Actress Alyssa Milano, who was a vocal Kavanaugh critic and has defended Mr. Biden, softened her stance Tuesday after previously downplaying Ms. Reade’s charge.

“I’m aware of the new developments in Tara Reade’s accusation against Joe Biden,” she said. “I want Tara, like every other survivor, to have the space to be heard and seen without being used as fodder. I hear and see you, Tara. #MeToo”

Trump campaign pounces

The Trump campaign has signaled the accusations against Mr. Biden are fair game.

His camp blasted out a PBS interview this week on social media in which Mr. Biden was asked about the #MeToo Movement, and said: “Women should be believed.”

They posed another clip of Fox News host Tucker Carlson pointing out that Democrats set a clear standard during the Kavanaugh hearings: That they always believe women.

Trump campaign spokesman Ken Farnaso said there is “no doubt a double standard” exists.

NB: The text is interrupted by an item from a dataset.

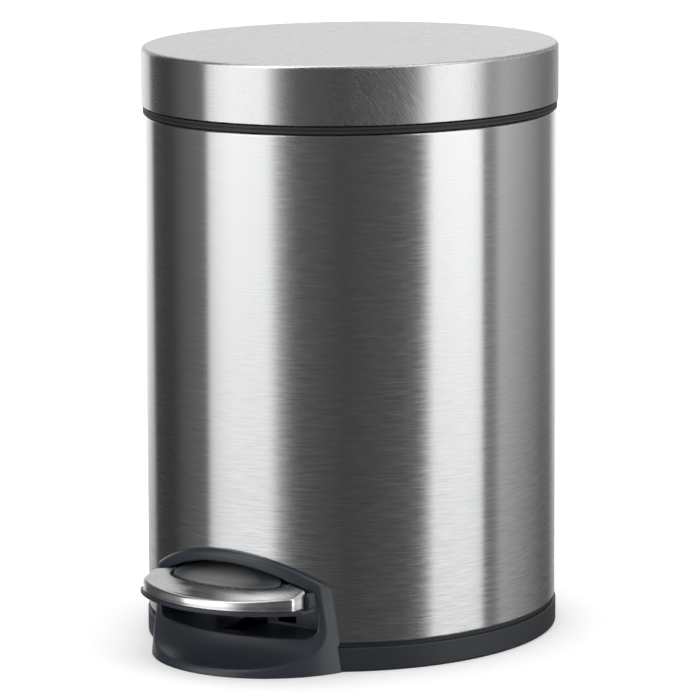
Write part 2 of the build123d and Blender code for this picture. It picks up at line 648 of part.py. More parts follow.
with BuildPart() as hinge_pin:
    cross_pin(HINGE_Y, HINGE_Z, HINGE_PIN, HOUSING_HALF - 3)
save(hinge_pin, "hinge_pin")

with BuildPart() as lid_hinge_arm:
    cross_pin(HINGE_Y, HINGE_Z, KNUCKLE, KNUCKLE_HALF)
    upright_back = UPRIGHT_Y + ARM_SHEET
    plate_bottom = ARM_PLATE_TOP - ARM_SHEET
    box_between((-KNUCKLE_HALF, UPRIGHT_Y, ARM_BOTTOM), (KNUCKLE_HALF, HINGE_Y, COLLAR_TOP))
    box_between((-KNUCKLE_HALF, UPRIGHT_Y, ARM_BOTTOM), (KNUCKLE_HALF, upright_back, ARM_PLATE_TOP))
    box_between((-ARM_HALF, ARM_FRONT, plate_bottom), (ARM_HALF, upright_back, ARM_PLATE_TOP))
    # heel that the push rod lifts
    heel_y = HINGE_Y - HEEL_REACH * cos(radians(LID_SWING / 2))
    with BuildSketch(Plane.YZ):
        with BuildLine():
            Polyline(
                (HINGE_Y - 1, HINGE_Z - KNUCKLE + 0.5), (HINGE_Y - 1, HINGE_Z + 2),
                (heel_y - 1.9, HEEL_START + 2.2), (heel_y + 0.2, HEEL_START - 0.2), close=True,
            )
        make_face()
        with Locations((heel_y, HEEL_START)):
            Circle(HEEL_RADIUS)
    extrude(amount=4.0, both=True)
    cross_pin(HINGE_Y, HINGE_Z, HINGE_PIN + FIT, 20, mode=Mode.SUBTRACT)
    drill([(x, y, ARM_PLATE_TOP + 1) for x, y, z in ARM_SCREWS], UP, SCREW_SHANK, 10)
save(lid_hinge_arm, "lid_hinge_arm")

with BuildPart() as housing_screws:
    screws(HOUSING_SCREWS, (0, -1, 0), 12.0)
save(housing_screws, "housing_screws")


# ---- lid: steel cap, plastic liner, arm screws, rubber buffers -----------------------------
with BuildPart() as lid_shell:
    oval_disc(LID_BOTTOM, LID_TOP, LID_GROW)
    fillet(lid_shell.edges().group_by(Axis.Z)[-1], LID_EDGE)
    fillet(lid_shell.edges().group_by(Axis.Z)[0], 0.5)
    oval_disc(LID_BOTTOM + SHEET, LID_TOP - SHEET, LID_GROW - SHEET, mode=Mode.SUBTRACT)
    oval_disc(LID_BOTTOM - 1, LID_BOTTOM + 1, LID_GROW - HEM, mode=Mode.SUBTRACT)
save(lid_shell, "lid_shell")


def buffer_spots(height):
    """Where the rubber buffers sit, round the mouth of the lid."""
    spots = []
    for angle in BUFFER_ANGLES:
        turn = radians(angle)
        x = (BODY_HALF_WIDTH + BUFFER_INSET) * cos(turn)
        y = (BODY_HALF_DEPTH + BUFFER_INSET) * sin(turn)
        spots.append((x, y, height))
    return spots


with BuildPart() as lid_liner:
    oval_disc(LID_BOTTOM + 0.9, LINER_TOP, -1.0)
    fillet(lid_liner.edges().group_by(Axis.Z)[-1], LID_EDGE)
    oval_disc(LID_BOTTOM, LINER_TOP - LINER_PLATE, -1.0 - LINER_WALL, mode=Mode.SUBTRACT)
    with Locations(*buffer_spots(LID_BOTTOM + 0.9)):
        Cylinder(2.1, 8.0, align=ON_TOP)
    drill(buffer_spots(LID_BOTTOM + 3.9), (0, 0, 1), 1.5, 6.0)
    with Locations(*[(x, y, ARM_PLATE_TOP) for x, y, z in ARM_SCREWS]):
        Cylinder(3.2, LINER_TOP - 1 - ARM_PLATE_TOP, align=ON_TOP)
    drill([(x, y, LINER_TOP - 0.8) for x, y, z in ARM_SCREWS], UP, SCREW_SHANK, 8.0)
    # relief for the upright of the lid arm
    box_between((-11, 88, LID_BOTTOM), (11, upright_back + 0.4, ARM_PLATE_TOP + 0.1), mode=Mode.SUBTRACT)
save(lid_liner, "lid_liner")

with BuildPart() as lid_arm_screws:
    screws(ARM_SCREWS, (0, 0, -1), 7.0)
save(lid_arm_screws, "lid_arm_screws")

with BuildPart() as lid_buffers:
    with Locations(*buffer_spots(COLLAR_TOP + 0.1)):
        Cylinder(1.5, LID_BOTTOM + 3.9 - COLLAR_TOP - 0.1, align=ON_TOP)
save(lid_buffers, "lid_buffers")


# ---- pail and its bail ---------------------------------------------------------------------
def pail_cone(shrink, bottom):
    """The tapered oval of the pail, from a height up to its rim."""
    narrowing = shrink + PAIL_TAPER * (PAIL_TOP - bottom) / (PAIL_TOP - PAIL_BOTTOM)
    with BuildPart() as cone:
        with BuildSketch(Plane.XY.offset(bottom)):
            Ellipse(PAIL_TOP_WIDTH - narrowing, PAIL_TOP_DEPTH - narrowing)
        with BuildSketch(Plane.XY.offset(PAIL_TOP)):
            Ellipse(PAIL_TOP_WIDTH - shrink, PAIL_TOP_DEPTH - shrink)
        loft(ruled=True)
    return cone.part


pail_outside = pail_cone(0, PAIL_BOTTOM)
pail_inside = pail_cone(PAIL_WALL, PAIL_BOTTOM + PAIL_WALL)

with BuildPart() as inner_bucket:
    add(pail_outside)
    oval_disc(PAIL_TOP - PAIL_RIM, PAIL_TOP, LEDGE_OUTER - RIM_PLAY)
    # the rim is cut straight at the back, clear of the lid arm
    box_between((-60, RIM_REAR, PAIL_TOP - 5), (60, 110, PAIL_TOP + 5), mode=Mode.SUBTRACT)
    # ears for the bail
    for side in (-1, 1):
        box_between((side * EAR_X - 2, -4, PAIL_TOP - 1), (side * EAR_X + 2, 4, PAIL_TOP + EAR_RISE))
    add(pail_inside, mode=Mode.SUBTRACT)
    cross_pin(0, BAIL_Z, BAIL_WIRE + FIT, 100, mode=Mode.SUBTRACT)
save(inner_bucket, "inner_bucket")

bail_half = BODY_HALF_WIDTH + BAIL_INSET

with BuildPart() as bail_handle:
    with BuildLine() as bail_path:
        EllipticalCenterArc(
            (0, 0, BAIL_Z), bail_half, BODY_HALF_DEPTH + BAIL_INSET, start_angle=180, arc_size=180
        )
    with BuildSketch(Plane(origin=bail_path.line @ 0, z_dir=bail_path.line % 0)):
        Circle(BAIL_WIRE)
    sweep()
    for side in (-1, 1):
        with Locations((side * bail_half, 0, BAIL_Z)):
            Sphere(BAIL_WIRE)
        with Locations(Plane(origin=(side * bail_half, 0, BAIL_Z), z_dir=(-side, 0, 0))):
            Cylinder(BAIL_WIRE, 8.0, align=ON_TOP)
save(bail_handle, "bail_handle")
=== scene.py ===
import bpy
from math import asin, atan2, cos, pi, radians, sin, sqrt
from mathutils import Matrix, Vector


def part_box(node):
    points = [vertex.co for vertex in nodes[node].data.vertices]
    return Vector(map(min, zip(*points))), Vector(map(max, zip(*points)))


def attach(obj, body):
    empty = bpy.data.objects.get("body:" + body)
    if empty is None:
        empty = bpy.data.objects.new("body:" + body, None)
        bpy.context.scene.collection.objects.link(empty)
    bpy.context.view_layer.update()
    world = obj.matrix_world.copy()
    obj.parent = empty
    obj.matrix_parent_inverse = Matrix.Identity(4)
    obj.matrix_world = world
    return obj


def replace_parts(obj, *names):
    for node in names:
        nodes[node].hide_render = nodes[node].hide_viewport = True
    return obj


# Looks for the oval pedal bin. Metres, +Z up, the pedal faces -Y and the lid hinge is at +Y.

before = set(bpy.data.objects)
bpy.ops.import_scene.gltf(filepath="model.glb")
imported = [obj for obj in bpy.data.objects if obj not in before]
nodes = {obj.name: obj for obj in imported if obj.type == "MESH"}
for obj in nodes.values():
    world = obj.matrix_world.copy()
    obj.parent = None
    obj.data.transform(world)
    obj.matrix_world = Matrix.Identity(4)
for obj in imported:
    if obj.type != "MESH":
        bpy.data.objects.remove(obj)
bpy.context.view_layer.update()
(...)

“It comes as no surprise that the Democrats and mainstream media have given Joe Biden a pass on his sexual assault allegations,” Mr. Farnaso said. “It’s baffling that nearly everyone in American politics has been asked for a reaction to this except Joe Biden himself. Is he off-limits?”

The campaign also posted a photograph of Mr. Biden grinning ear to ear in a photograph alongside former President Bill Clinton that it identified as being from 1993 — the year of the Reade accusations.

Mr. Clinton became the focus of Mr. Trump’s attacks in 2016 when he marched out some of the women who had accused Mr. Clinton of sexual misconduct as an attack on Mrs. Clinton’s campaign.

Mr. McKenna said the line of attacks could have its limits.

“There exists within the Trump team a sotto voce but durable conversation about the allocation of time and resources spent attacking the other guy versus defending the record,” Mr. McKenna said. “At a certain point, incumbents have to defend the record.”